Moving the head the user would choose the desired option.

Manual controllers

Dealing with your hands while you are in an immersive experience provided only for your eyes (and maybe ears) means a step further. Wearing a VR device you can see nothing except the app inside the glasses, so it is a singular feeling if you have to manage a joystick or a button integrated in the glasses. For sure you can deal with it, but al least initially it could be an uncomfortable situation. Of course the joystick or the physical button that some glasses provide (variations on hardware promises to be the next nightmare for designers and developers) are an optimal place to set a menu or buttons for the basic commands such as stop, pause or restart.

Change the app

Changing an app is a terrible experience from a user POV. You have to take off the glasses, put off your mobile, close the app, open the new app manually, re-introduce the phone inside the glasses and wear them on again. Really? An app that allows to see the mobile interface would be and excellent idea (or some support on the device OS).

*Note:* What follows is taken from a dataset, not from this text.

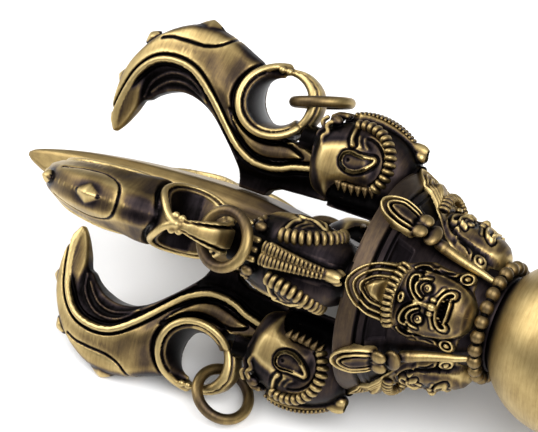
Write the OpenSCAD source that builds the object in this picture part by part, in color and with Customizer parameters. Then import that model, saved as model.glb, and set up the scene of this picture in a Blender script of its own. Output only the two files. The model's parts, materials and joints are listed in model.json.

Improve your elasticity. Practice Yoga!

You will need it to fully enjoy a VR experience. Otherwise you won’t be able to look behind your back, stand in a chair with your legs down and jump 180º to look behind you or the opposite side. In real world, we turn ourselves to look behind, but in VR, we tend to rotate the head. An small inconvenient, indeed. Just think in the common roller coaster. And when we cannot access to the desired point, both if we are sitting down or standing (just DON’T), we tend to jump, without seeing anything we have around.

Again, need of control

Once more we face the convenience of a “safe button”. I like this name, “safe”, because it is not only for setting purposes, it has a psychological impact: to make the user to feel safe and to give him control. How can we design a 360º view without moving your head or body?

Once more, all this solutions need eye tracking… or maybe lot of UX design and imagination. So meanwhile, Imagin&Tonic will use tones of last two (and common sense) to design solutions of the future!